Gennaro Nigro

Personal information
- Full name: Gennaro Michael Nigro
- Date of birth: May 29, 2000 (age 26)
- Place of birth: Livingston, New Jersey, United States
- Height: 1.78 m (5 ft 10 in)
- Position: Midfielder

Team information
- Current team: Tampa Bay Rowdies
- Number: 22

Senior career*
- Years: Team / Apps / (Gls)
- 2018–2020: Manchester City / 0 / (0)
- 2020–2022: Rochdale / 25 / (0)
- 2022–2023: LA Galaxy II / 17 / (0)
- 2023: → ADO Den Haag (loan) / 0 / (0)
- 2024–2025: Las Vegas Lights / 60 / (0)
- 2026–: Tampa Bay Rowdies / 6 / (0)

= Gennaro Nigro =

American soccer player (born 2000)

Gennaro Michael Nigro (born May 29, 2000) is an American soccer player who plays as a midfielder for Tampa Bay Rowdies.

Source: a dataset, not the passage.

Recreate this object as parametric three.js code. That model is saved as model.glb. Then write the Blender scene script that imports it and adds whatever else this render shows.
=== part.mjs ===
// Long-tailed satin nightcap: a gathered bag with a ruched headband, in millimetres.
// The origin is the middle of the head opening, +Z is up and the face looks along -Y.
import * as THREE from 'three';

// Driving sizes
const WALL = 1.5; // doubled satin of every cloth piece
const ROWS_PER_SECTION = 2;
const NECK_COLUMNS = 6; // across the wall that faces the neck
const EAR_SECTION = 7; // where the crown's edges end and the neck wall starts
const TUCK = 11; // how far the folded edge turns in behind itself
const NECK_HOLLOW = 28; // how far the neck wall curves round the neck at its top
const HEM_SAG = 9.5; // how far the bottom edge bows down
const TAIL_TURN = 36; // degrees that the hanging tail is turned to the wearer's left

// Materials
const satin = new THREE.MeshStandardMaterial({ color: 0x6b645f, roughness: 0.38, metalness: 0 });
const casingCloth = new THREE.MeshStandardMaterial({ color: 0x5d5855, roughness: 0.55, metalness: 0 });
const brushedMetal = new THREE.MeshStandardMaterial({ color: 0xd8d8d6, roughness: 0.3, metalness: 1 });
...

Raised in Clark, New Jersey, Nigro played prep soccer for Arthur L. Johnson High School.

==Career==
In 2018, Nigro signed for English Premier League side Manchester City from the Players Development Academy in the United States. He had previously committed to Cornell University.

In 2020, he moved to English 4th division club Rochdale.

On September 1, 2023, Nigro joined ADO Den Haag in the Netherlands on loan. Nigro made only one appearance in the Dutch Cup for ADO and no league appearances, and on January 2, 2024, the loan was terminated.